CNBC reported that there are huge amounts of unexecuted sell orders out there.

I remember a real estate pro a few weeks ago--who was bearish--commenting that he was seeing people buying houses on 100% financing that he would not rent one of his houses to.

deleted

the market will not crash from a lack of liquidity. Today's move just erases the last three month's gains... China is already bouncing back. i see this as just an overdue correction.

You keep seeing it that way and lets talk again this summer. This is barely the beginning. No one wants to talk about derivative losses. We've NEVER dealt with derivatives to the tune of $240 TRILLION notional value. That's 10X the world market! It's insane and the more imporant point is this. In April Japan raised rates on the Yen and in May look what happened. Japan recently raised rates again and with a little help from China yesterday morning we can see what the Yen carry trade has undone thus far.

All I asked for is volatility and it's finally back. Up 64% yesterday on a SMALL 3% drop. And you think this is a simple correction? Ok, lets agree to discuss this again in three full months.

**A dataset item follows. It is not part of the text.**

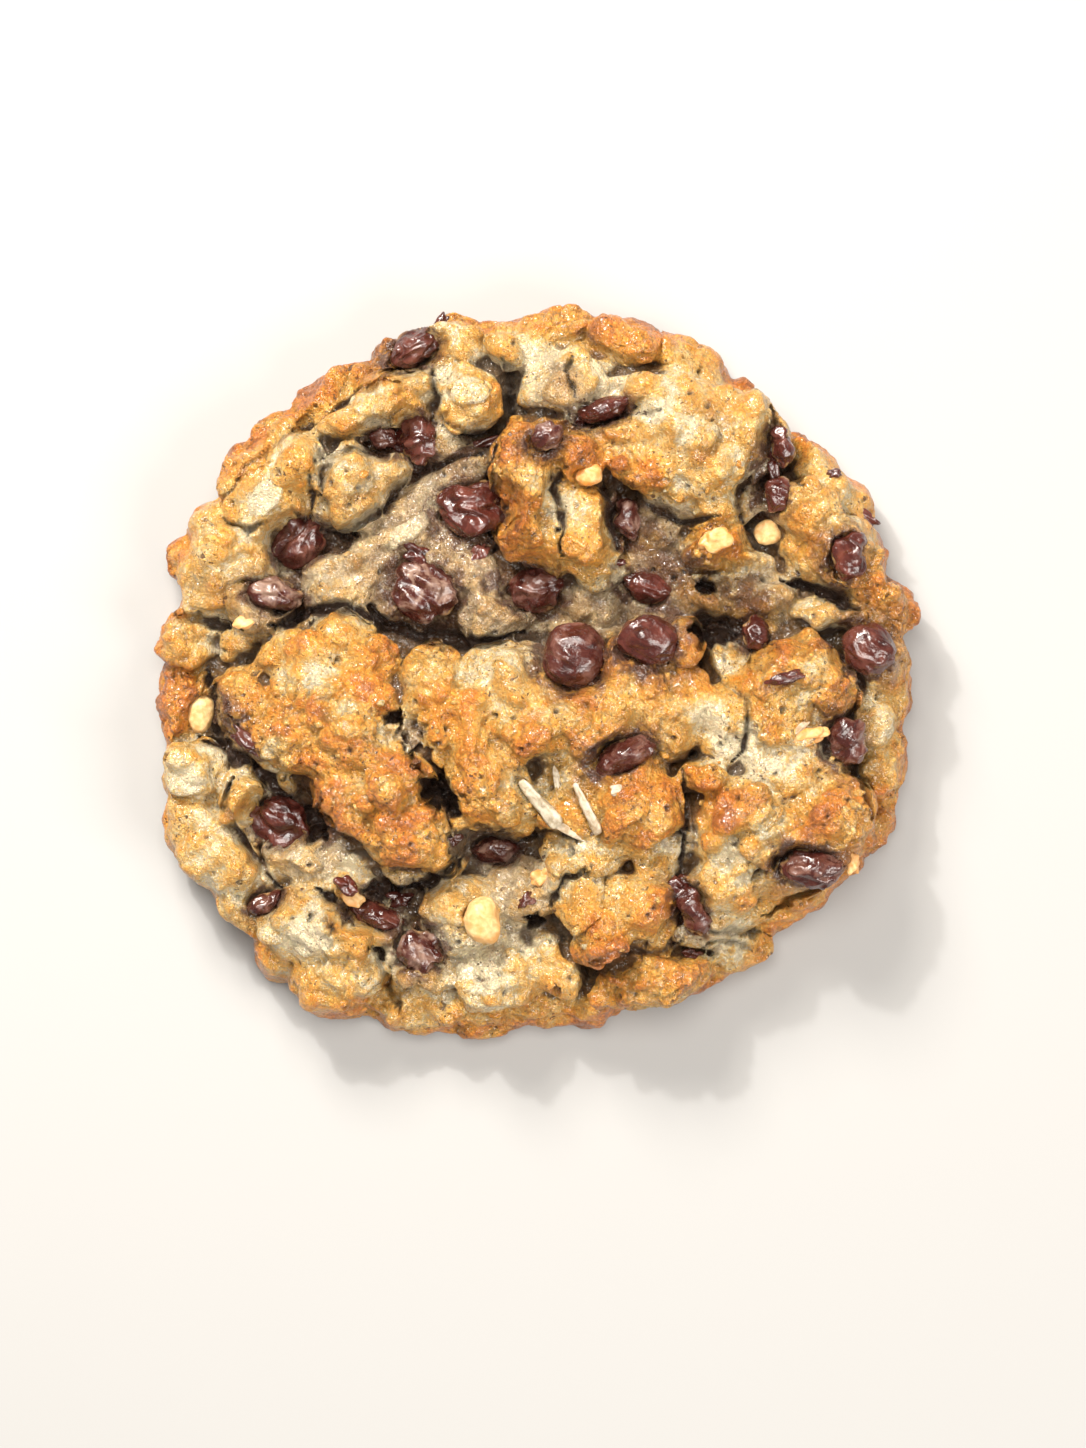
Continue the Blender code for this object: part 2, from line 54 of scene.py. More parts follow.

CNN reported that there were computer glitches that caused a long delay (like, an hour) in the price reporting. So when they finally got it fixed, it looked like the Dow fell off a cliff. It didn't, really, but the "missing time" made it look like it did.

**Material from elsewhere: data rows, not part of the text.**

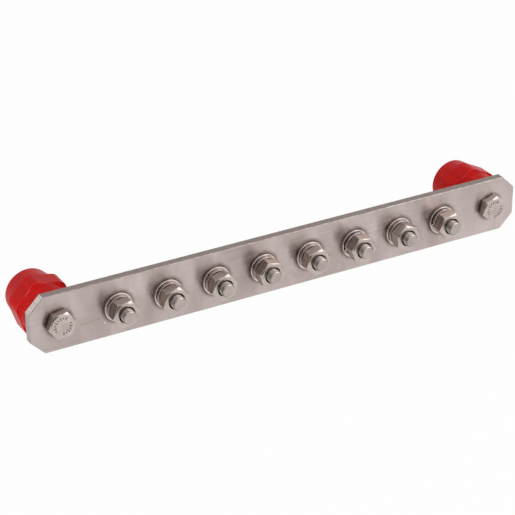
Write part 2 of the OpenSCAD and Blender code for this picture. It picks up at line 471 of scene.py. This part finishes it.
def moulded_red():
    """Semi-gloss glass-filled moulding with a faint flow pattern and handling scuffs."""
    n = Nodes("insulator_red", (0.58, 0.010, 0.010), 0.3, 0)
    n.shader.inputs["Specular IOR Level"].default_value = 0.05
    flow = n.noise((60, 40, 60), 3, 1.2)
    colour = n.mix(n.remap(flow, 0.35, 0.65, 0, 1), (0.54, 0.008, 0.008), (0.64, 0.013, 0.012))
    # Painted highlight: paler along its edges, where a face looks between outward and forward
    lean = n.maths("ABSOLUTE", n.parts("Normal")["Y"])
    edge = n.maths("MULTIPLY", n.maths("GREATER_THAN", lean, 0.3), n.maths("LESS_THAN", lean, 0.93))
    uneven = n.remap(n.noise((120, 120, 120), 2), 0.4, 0.6, 0.15, 0.8)
    colour = n.mix(n.maths("MULTIPLY", edge, uneven), colour, (0.78, 0.13, 0.12))
    scuffs = n.remap(n.noise((350, 90, 350), 3, 0.6), 0.6, 0.72, 0, 0.4)
    colour = n.mix(scuffs, colour, (0.66, 0.07, 0.065))
    rough = n.remap(flow, 0.3, 0.7, 0.26, 0.4)
    bump = n.bump(n.noise((2600, 2600, 2600), 2), 0.15, 0.03 * MM)
    return n.to_shader(Base_Color=colour, Roughness=rough, Normal=bump.outputs[0])


def turned_brass():
    """Brass insert with dull patches and fine rings from the lathe."""
    n = Nodes("insert_brass", (0.60, 0.44, 0.20), 0.3, 1)
    patches = n.noise((250, 250, 250), 3)
    colour = n.mix(n.remap(patches, 0.35, 0.65, 0, 1), (0.50, 0.35, 0.15), (0.66, 0.50, 0.24))
    rings = n.noise((1500, 200, 1500), 2)
    rough = n.remap(rings, 0.3, 0.7, 0.24, 0.42)
    bump = n.bump(rings, 0.3, 0.02 * MM)
    return n.to_shader(Base_Color=colour, Roughness=rough, Normal=bump.outputs[0])


bar = bar_steel()
nut_steel = bright_steel(
    "nut_steel",
    (0.55, 0.475, 0.435),
    (0.46, 0.395, 0.36),
    0.2,
    shade_levels=(NUT_BACK - 1.6 * MM, NUT_BACK + 0.2 * MM),
)
thread_steel = bright_steel(
    "thread_steel",
    (0.50, 0.43, 0.395),
    (0.41, 0.35, 0.32),
    0.22,
    shade_levels=(NUT_FRONT - 1.4 * MM, NUT_FRONT),
)
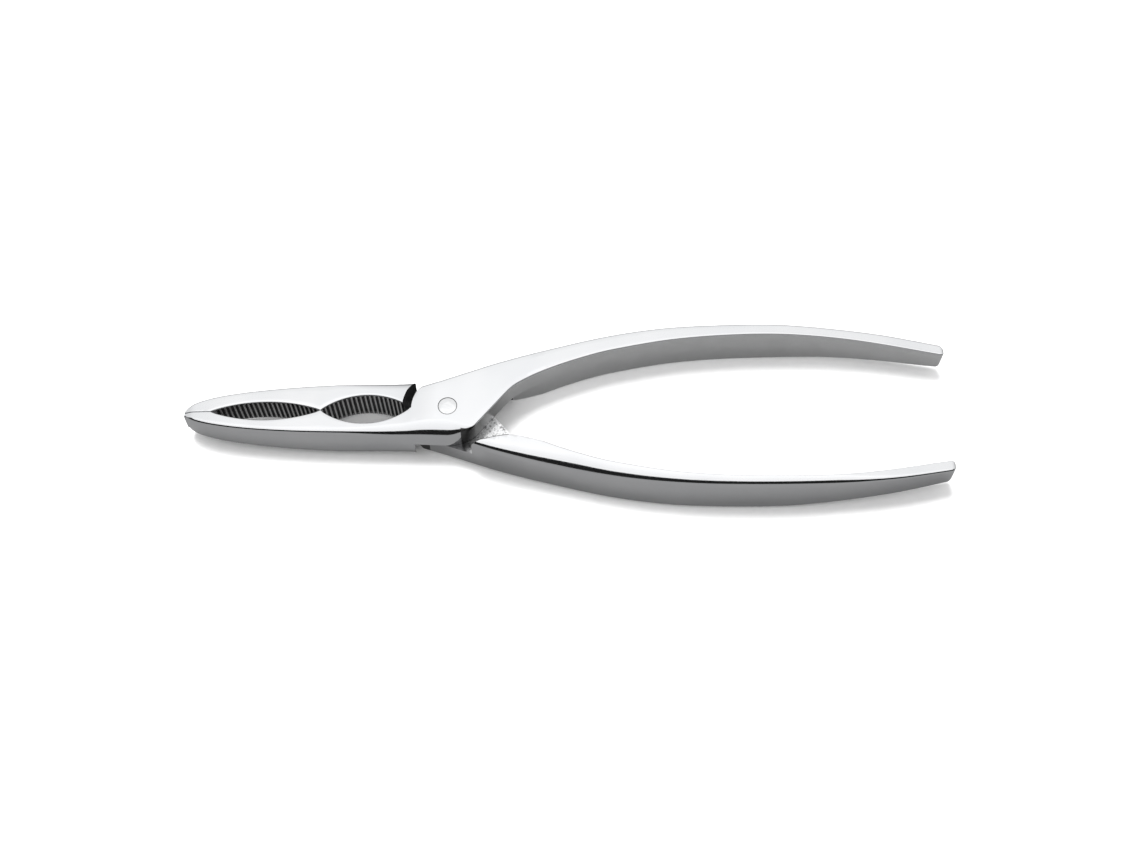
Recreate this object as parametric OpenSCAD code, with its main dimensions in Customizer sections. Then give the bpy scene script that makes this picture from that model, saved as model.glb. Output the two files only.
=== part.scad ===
// Plier-type nutcracker: two crossed levers of the same forged shape and the rivet that joins them.
// Origin: on the pivot axis, in the plane that the tool rests on. +X runs along the closed tool
// towards the handle ends, +Y towards the upper handle, +Z along the rivet. Millimetres.

/* [Reach] */
// Pivot axis to the upper handle's end
handle_reach = 124.3; // [120:0.1:130]
// How much shorter the lower handle is ground
lower_trim = 1.3; // [0:0.1:2]
// Pivot axis to the jaw tips
jaw_reach = 65; // [63:0.1:68]

/* [Thickness] */
// Thickness of the lap joint and of the handle bellies
lap_thickness = 12; // [10:0.1:14]
// Thickness of the jaws at their tips
tip_thickness = 7; // [5:0.1:8]
// Thickness of the handles at their ends
end_thickness = 6.2; // [5:0.1:9]

/* [Lap joint] */
// Radius of the plate's edge beside the other lever's jaw
plate_r = 8.9; // [8.7:0.1:9.4]
// Radius of the jaw shoulder that the other lever's plate turns inside
jaw_shoulder_r = 11.1; // [10.6:0.1:12]
// Gap between the two plates' faces
lap_gap = 0.1; // [0.05:0.01:0.2]

/* [Jaws] */
// Width of one closed jaw at half thickness, from the closing plane to its outer side
jaw_w = 6.9; // [6.6:0.1:7.2]
// Bluntness of the upper lever's jaw in plan: 2 is an ellipse, more is blunter
upper_nose = 2; // [1.8:0.1:3]
// Bluntness of the lower lever's jaw in plan
lower_nose = 2.5; // [1.8:0.1:3]
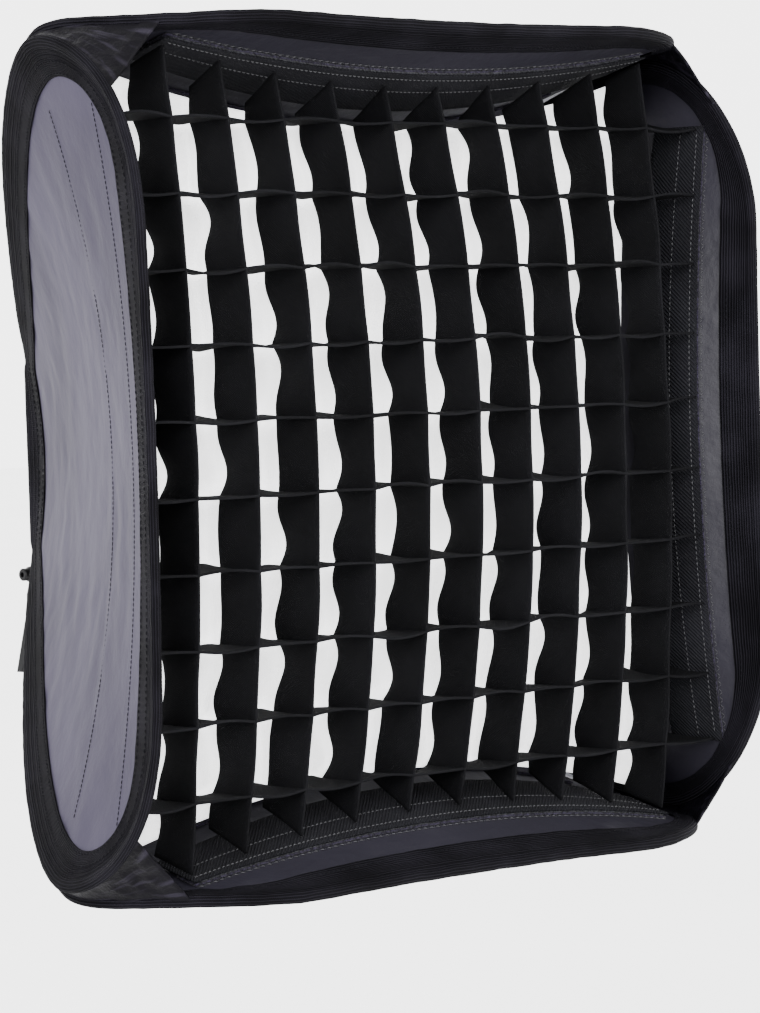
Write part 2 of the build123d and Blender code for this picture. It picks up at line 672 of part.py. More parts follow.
with BuildPart() as base_shelf:
    with BuildSketch(Plane.XY.offset(SHELF_LOW)):
        with BuildLine():
            Polyline(*platform(PLATFORM_Y, TAPER_Y[1]), close=True)
        make_face()
    extrude(amount=SHELF_T)
    fillet(base_shelf.edges().filter_by(Axis.Z).group_by(Axis.Y)[-1], 6)
    box_between((-EAR_OUT, PLATFORM_Y, PIVOT_H + 19), (EAR_OUT, EAR_R, SHELF_LOW + 1))
    for side_x in (EAR_IN, -EAR_OUT):
        with BuildSketch(Plane.YZ.offset(side_x)):
            with Locations((0, PIVOT_H)):
                Circle(EAR_R)
            with Locations((0, PIVOT_H + 10)):
                Rectangle(2 * EAR_R, 20)
        extrude(amount=EAR_OUT - EAR_IN)
    with BuildSketch(Plane.YZ.offset(-EAR_OUT)):
        with Locations((0, PIVOT_H)):
            Circle(TILT_BOLT_R + 0.03)
    extrude(amount=2 * EAR_OUT, mode=Mode.SUBTRACT)
    with BuildSketch(Plane(origin=(0, EAR_R, UMBRELLA_Z), x_dir=(1, 0, 0), z_dir=(0, -1, 0))):
        Circle(UMBRELLA_R)
    extrude(amount=2 * EAR_R, mode=Mode.SUBTRACT)
    with BuildSketch(Plane.YZ):
        with Locations((0, UMBRELLA_Z)):
            Circle(UMBRELLA_SCREW_R + RUN)
    extrude(amount=EAR_OUT, mode=Mode.SUBTRACT)
    with BuildSketch(Plane.XY.offset(SHELF_LOW + 3)):
        with Locations(*ROD_SPOTS):
            Circle(ROD_R + 0.02)
    extrude(amount=SHELF_T, mode=Mode.SUBTRACT)
base_shelf.part.label = "base_shelf"
export_step(base_shelf.part, "parts/base_shelf.step")

with BuildPart() as top_bridge:
    with BuildSketch(Plane.XY.offset(BRIDGE_Z)):
        with BuildLine():
            Polyline(*platform(PLATFORM_Y, TAPER_Y[1]), close=True)
        make_face()
        with Locations(*ROD_SPOTS):
            Circle(ROD_R + 0.02, mode=Mode.SUBTRACT)
        with Locations((0, JAW_Y)):
            Circle(CLAMP_SCREW_R + RUN, mode=Mode.SUBTRACT)
    extrude(amount=BRIDGE_T)
    chamfer(top_bridge.faces().sort_by(Axis.Z)[-1].outer_wire().edges(), 1.0)
top_bridge.part.label = "top_bridge"
export_step(top_bridge.part, "parts/top_bridge.step")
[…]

I watched it on youtube later and it was amazing to watch in under 5 mins.

my question is this.... when stocks go down, people move their money to bonds and gold right?.. gold markets open at 8am.. nyse at 9:30. If you were paying attention earlier in the morning, everyone was calling for a big drop; wsj ran a headline saying something to that effect before 9am, but if you look at the 1-day gold prices, they plunged right before the nyse bell, then fought back to even, and seesawed all day.
bonds did something similar it seems.

I am no economist, but my take on it is that "they" have kinda trapped people into the market. What would they do with their money if they pull it out?, gold is (was) down, bonds are down, and real estate? ( it would be better to get it in large bills and burn it for heat..). leave it in cash? (see previous). I think a small manipulation in the gold and bonds market can completely control the stock market.

Kalpa asks:

What caused it to turn around and reverse 150 points before again heading downwards?

Ron's mythical PPT.

I suggest that Ron go back and read the financial papers published after the LTD problem in 1998; there were several storiesa about Greenspan convening a meeting of bankers with the purpose of limiting the negative effects of such. So it is clear that the Fed chairman does have some ability to affect the market directly.

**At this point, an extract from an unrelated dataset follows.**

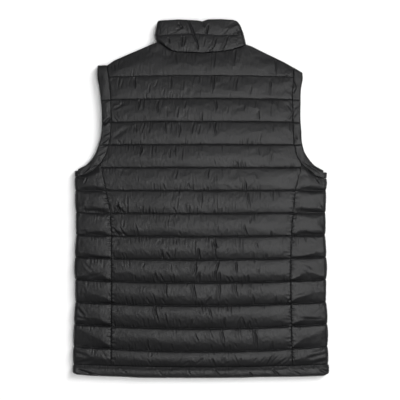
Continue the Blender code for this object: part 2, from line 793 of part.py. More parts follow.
def zip_tape(name, side, group, cutters):
    """Half of the closed zip: a woven tape with its row of teeth as a raised bead."""
    low_x, high_x = sorted((side * TAPE_IN, side * TAPE_OUT))
    tape = box(name, (low_x, ZIP_FOOT_Y, TAPE_Z[0]), (high_x, TAPE_TOP_Y, TAPE_Z[1]), group)
    low_x, high_x = sorted((side * CHAIN_IN, side * CHAIN_OUT))
    ends = (low_x, ZIP_FOOT_Y - JOIN, CHAIN_Z[0]), (high_x, CHAIN_TOP_Y, CHAIN_Z[1])
    combine(tape, box(f"{name}_bead", *ends, cutters), "UNION")
    tape.data.materials.append(material(TAPE))
    return tape


def zip_slider(group, cutters):
    """The slider at the top of the chain, with the bridge that holds its pull tab."""
    half = SLIDER_WIDTH / 2
    slider = box(
        "zip_slider",
        (-half, SLIDER_LOW_Y, OUTER_PLATE_Z[0]),
        (half, SLIDER_HIGH_Y, OUTER_PLATE_Z[1]),
        group,
    )
    inner_low = (-half, SLIDER_LOW_Y, INNER_PLATE_Z[0])
    inner_plate = box("inner_plate", inner_low, (half, SLIDER_HIGH_Y, INNER_PLATE_Z[1]), cutters)
    post_low = (-POST_WIDTH / 2, POST_Y[0], OUTER_PLATE_Z[1] - JOIN)
    post_high = (POST_WIDTH / 2, POST_Y[1] - JOIN, INNER_PLATE_Z[0] + JOIN)
    helpers = [inner_plate, box("post", post_low, post_high, cutters)]
    arch = BRIDGE_WIDTH / 2
    reach = BRIDGE_GAP / 2 + BRIDGE_LEG
    bar_low = (-arch, HINGE_Y - reach, BRIDGE_Z[0])
    helpers.append(box("bridge_bar", bar_low, (arch, HINGE_Y + reach, BRIDGE_Z[1]), cutters))
    for name, end in (("bridge_leg_low", -1), ("bridge_leg_high", 1)):
        near, far = sorted((end * BRIDGE_GAP / 2, end * (reach - JOIN / 2)))
        low = (-arch + JOIN / 4, HINGE_Y + near, BRIDGE_Z[0] + JOIN)
        high = (arch - JOIN / 4, HINGE_Y + far, OUTER_PLATE_Z[0] + JOIN)
        helpers.append(box(name, low, high, cutters))
    for helper in helpers:
        combine(slider, helper, "UNION")
    slider.data.materials.append(material(METAL))
    return slider


def zip_pull(group, cutters):
    """The pull tab, with its origin on the hinge axis inside the slider's bridge."""
    half = TAB_WIDTH / 2
    bar = TAB_BAR / 2
    low = (-half, -TAB_LENGTH + bar, -TAB_THICK / 2)
    tab = box("zip_pull", low, (half, bar, TAB_THICK / 2), group)
    window_low = (-TAB_WINDOW / 2, -bar - TAB_WINDOW_LENGTH, -TAB_THICK)
    window = box("pull_window", window_low, (TAB_WINDOW / 2, -bar, TAB_THICK), cutters)
    rounding = tab.modifiers.new("rounded_end", "BEVEL")
    rounding.width = TAB_ROUND * MM
    rounding.segments = 3
    rounding.limit_method = "WEIGHT"
    weights = tab.data.attributes.new("bevel_weight_edge", "FLOAT", "EDGE")
    for edge in tab.data.edges:
        ends = [tab.data.vertices[v].co for v in edge.vertices]
        upright = abs(ends[0].z - ends[1].z) > TAB_THICK * MM / 2
        weights.data[edge.index].value = float(upright and ends[0].y < 0)
    combine(tab, window, "DIFFERENCE")
    window.parent = tab
    tab.location = (0.0, HINGE_Y * MM, HINGE_Z * MM)
    tab.data.materials.append(material(METAL))
    return tab


def main():
    """Build every piece of the vest."""
    clear_scene()
    vest = new_collection(VEST, shown=True)
    cutters = new_collection("cutters", shown=False)
    back_panel(vest)
    collar(vest)
    hem_band(vest)
    for word, side in (("left", -1), ("right", 1)):
        side_panel(f"side_panel_{word}", side, vest)
        armhole_band(f"armhole_band_{word}", side, vest)
        front(f"front_{word}", side, vest)
        zip_tape(f"zip_tape_{word}", side, vest, cutters)
    zip_slider(vest, cutters)
    zip_pull(vest, cutters)


main()
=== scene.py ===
"""Quilted puffer vest as the photograph shows it: zipped up, laid flat with its back up.

The cloth pieces of the CAD model are remade here as fine grids.  Each follows the same
tables as the CAD, its baffles are filled by a cloth simulation with the stitched lines
held, and the folds measured in the photograph are laid in as soft troughs.
"""

import json
from collections import namedtuple

import bmesh
import bpy
import numpy as np
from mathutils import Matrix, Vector

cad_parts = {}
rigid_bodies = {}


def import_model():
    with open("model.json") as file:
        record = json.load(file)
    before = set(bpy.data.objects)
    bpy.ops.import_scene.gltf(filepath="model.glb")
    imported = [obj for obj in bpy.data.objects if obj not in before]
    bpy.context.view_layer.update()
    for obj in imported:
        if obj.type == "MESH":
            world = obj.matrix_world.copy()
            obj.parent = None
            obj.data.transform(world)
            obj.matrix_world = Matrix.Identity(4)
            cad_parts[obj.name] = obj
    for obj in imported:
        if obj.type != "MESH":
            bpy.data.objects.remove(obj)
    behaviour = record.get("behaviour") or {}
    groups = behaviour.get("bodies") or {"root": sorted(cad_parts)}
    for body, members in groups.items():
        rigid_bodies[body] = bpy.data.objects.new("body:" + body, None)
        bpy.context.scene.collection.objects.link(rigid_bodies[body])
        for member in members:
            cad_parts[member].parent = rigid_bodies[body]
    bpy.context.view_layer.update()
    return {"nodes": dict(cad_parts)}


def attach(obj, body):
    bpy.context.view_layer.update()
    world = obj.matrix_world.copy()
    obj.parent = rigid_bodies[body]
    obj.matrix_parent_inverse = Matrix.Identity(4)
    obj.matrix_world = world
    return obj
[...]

there were several storiesa about Greenspan convening a meeting of bankers with the purpose of limiting the negative effects of such. So it is clear that the Fed chairman does have some ability to affect the market directly.

Sceptical, you must explain that one. Stories about Greenspan meeting with Bankers to limit the effects of what? A plunge in the stock market? And just what could the bankers do, buy stock? Do you actually think the Federal Reserve banks, or other banks actually bought into the market today in order to stop the plunge?

Banks are in business to make money. They would not buy into a falling market unless they thought they could make a buck by doing it. And there are banking regulations that limit the amount of money a bank can invest in equities. After all, it is not their money, it belongs to the depositors.

Ron Patterson

Ron, after the LTCM blowup hit the news, the market plunged. Greenspan called a meeting of bankers who were creditors of LTCM among others and forced them to bail out the markets; exactly what that entailed is unknown to me. However, this information was published in the MSM on the day of the meetings and thereafter. If you have any MSM publications, eg., the Economist, for that week, you can simply get it out of storage and look it up.

By the way, saying 'banks are in business to make money' doesn't mean that they cannot be persuaded to act otherwise; that's how the stock market crash of 1929 was halted - at least according to the history that I've read - the New York bankers led by J.P. Morgan went into the market and started buying.

As to whom the money in a bank belongs, well that depends on the type of bank. An investment bank is often using its own money, or that of it's directors rather than depositors.

Another feature of banking that most people don't realize is that bankers can do anything they like, as long as the books are clean at audit time. They do not usually deal in cash for major loans; these are just bookkeeping entries, and can be made with no corrsponding cash in the safe as long as their word is good, the cheques will be accepted.

If more people would boil complex issues down to some roots like the money supply, most matters would be easily understood. We take for granted how trivial money IS, but money is the basis for all transactions. When a private bank controls this it creates a moral hazard since the motivations of this org do not jive with the numbers. When a group plain lies about why they stopped telling us how out of control the credit money supply aka M3 is, why would anyone believe a word they utter.

People are self interested even when they aren't. If I volunteer to help someone I am still self interested since I derive SOME pleasure from helping others. They still are seeking something and people generally ALWAYS seek whats in their self interest. An organization such as the FED is no different and I swear the LTCM deal is MSM stuff. Everyone knows in the media how that was handled and it included iBanks basically paying to stop the bleeding all around.

Basic stuff like this helps understand...
http://en.wikipedia.org/wiki/Long-Term_Capital_Management#1998_downturn

Tate what sites/trends do you look at? I bailed last friday - purely lucky timing for me.

Prudent Bear
Minyanville
Urban Survival

Check out my blog for my list:

http://thefinancedude.blogspot.com

Thanks!

Who needs the PPT when you have very good friends running large hedge fund operations? Since these entities are severely under-regulated, who knows what is going on behind the scenes?